Now we get to what Nima proposes as a grand motivation for this entire program. Forget everything about scattering amplitudes, let’s talk about one of the big, big, big questions in theoretical physics. We know theoretically that there are deep problems when we try to combine general relativity and quantum theory; these are beyond the scope of this post, but part of the problems have to do with not having honest-to-goodness observables. Scattering amplitudes represent honest-to-goodness observables when we don’t take into account general relativity (i.e. observables in flat space). Nima’s hope is that learning how to calculate scattering amplitudes in novel ways may provide hints for the big question of how we might complete our theory to incorporate both general relativity and quantum field theory.

There is a precedent for this. Nima suggests thinking about physics before quantum mechanics. Well before we knew about quantum theory, we had a perfectly good theory of classical, deterministic Newtonian mechanics. Even in Newtonian mechanics, however, there were some very difficult things to calculate. Looking for a way to solve these problems, the classical physicists of the 1800s developed a new formulation of Newtonian mechanics that was totally equivalent, but took a completely different form: the principle of least action. A good example of a problem that is easily solved with least action—but that is very difficult using Newton’s laws—is a double pendulum.
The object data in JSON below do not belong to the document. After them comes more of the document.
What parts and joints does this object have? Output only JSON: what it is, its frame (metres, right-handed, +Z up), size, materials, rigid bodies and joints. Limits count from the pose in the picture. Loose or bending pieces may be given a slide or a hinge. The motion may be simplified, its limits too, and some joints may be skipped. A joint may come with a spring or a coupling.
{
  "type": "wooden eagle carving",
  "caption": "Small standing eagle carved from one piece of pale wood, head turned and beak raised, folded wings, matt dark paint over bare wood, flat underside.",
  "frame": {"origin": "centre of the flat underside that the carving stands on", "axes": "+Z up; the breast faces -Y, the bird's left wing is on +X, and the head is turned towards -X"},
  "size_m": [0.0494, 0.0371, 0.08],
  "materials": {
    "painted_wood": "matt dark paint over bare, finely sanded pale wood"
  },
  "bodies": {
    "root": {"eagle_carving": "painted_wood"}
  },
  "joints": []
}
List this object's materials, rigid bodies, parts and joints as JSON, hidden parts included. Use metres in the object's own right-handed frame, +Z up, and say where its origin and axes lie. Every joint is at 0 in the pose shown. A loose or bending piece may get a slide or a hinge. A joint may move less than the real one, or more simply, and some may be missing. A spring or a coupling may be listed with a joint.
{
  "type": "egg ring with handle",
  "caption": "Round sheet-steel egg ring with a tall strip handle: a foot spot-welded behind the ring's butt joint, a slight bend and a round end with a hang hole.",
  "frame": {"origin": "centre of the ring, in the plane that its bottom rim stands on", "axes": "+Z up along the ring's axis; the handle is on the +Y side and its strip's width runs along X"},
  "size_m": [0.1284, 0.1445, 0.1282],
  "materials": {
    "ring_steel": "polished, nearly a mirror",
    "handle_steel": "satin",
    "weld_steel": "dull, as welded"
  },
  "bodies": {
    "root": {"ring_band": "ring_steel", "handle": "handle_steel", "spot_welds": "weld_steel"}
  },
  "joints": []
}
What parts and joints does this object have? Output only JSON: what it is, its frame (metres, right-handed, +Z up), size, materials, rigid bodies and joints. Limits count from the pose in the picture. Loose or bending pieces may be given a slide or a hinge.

The principle of least action, or Lagrangian/Hamiltonian mechanics, is now a staple of every undergraduate physics education. The neat thing about it was that unlike Newton’s laws, it is not manifestly deterministic—determinism is something that “pops out.” This happens because the principle of least action is based on the idea that one should look at all possible paths that a system can take (even the non-deterministic ones!) and select the one that minimizes a certain quantity. Note that even though this is a totally classical formulation that is nothing more and nothing less than Newton’s laws… and yet it sounds eerily like quantum mechanics! Indeed, the principle of least action is the easiest way to “promote” classical mechanics to quantum mechanics. It’s not the same thing as quantum mechanics—the theory is still equivalent to Newton’s laws—but it’s a formulation of Newtonian mechanics that uses the language and highlights the salient aspects of quantum theory. Of course, this isn’t how things worked out historically—such things are sometimes only clear in hindsight. The lesson is this:

Sometimes having a completely equivalent reformulation of a given and accepted theory can provide hints for the “more complete” theory that subsumes it.

The reason for this is clear: in some limit quantum mechanics had to reproduce Newtonian mechanics, so one can hope to try to reformulate Newtonian mechanics in such a way that one [luckily] works with the classical limit of quantum theory. With this “classical limit of quantum theory,” one can then make the leap to a fully non-deterministic quantum theory at the point where all of the language and all of the physics is helping to make the transition as easy as possible.

Nima hopes that a similar process is happening with scattering amplitudes. These novel techniques might point to a radical reformulation for how to calculate scattering amplitudes in such a way that we might get hints about what kind of theory joins general relativity with quantum mechanics. One reason to be hopeful that this is plausible is that locality is precisely the kind of thing which we expect to break down in such a theory. Thus just as determinism was an “emergent” in the least action formulation of classical mechanics and ended up being discarded in quantum mechanics, we might suspect that locality is only “emergent” in general relativity and quantum theory, and is actually discarded in whatever theory subsumes it.

If (and this is a big if) this program is indeed working in the correct direction, then we are still quite a way from understanding the big picture of how to make the next step. But in that case, there is certainly a revolution somewhere on the horizon. On the other hand, as Nima himself will say, there’s no guarantee that this scattering amplitude program (despite its hints) is the correct direction. But even in that case, these techniques are still valuable for the calculational power they provide.

All I can say is that—as is often the case with topics that Nima works on—he’s certainly piqued my interest and I’m very happy to have this week to learn directly from one of the highly influential theoretical physicists of our time.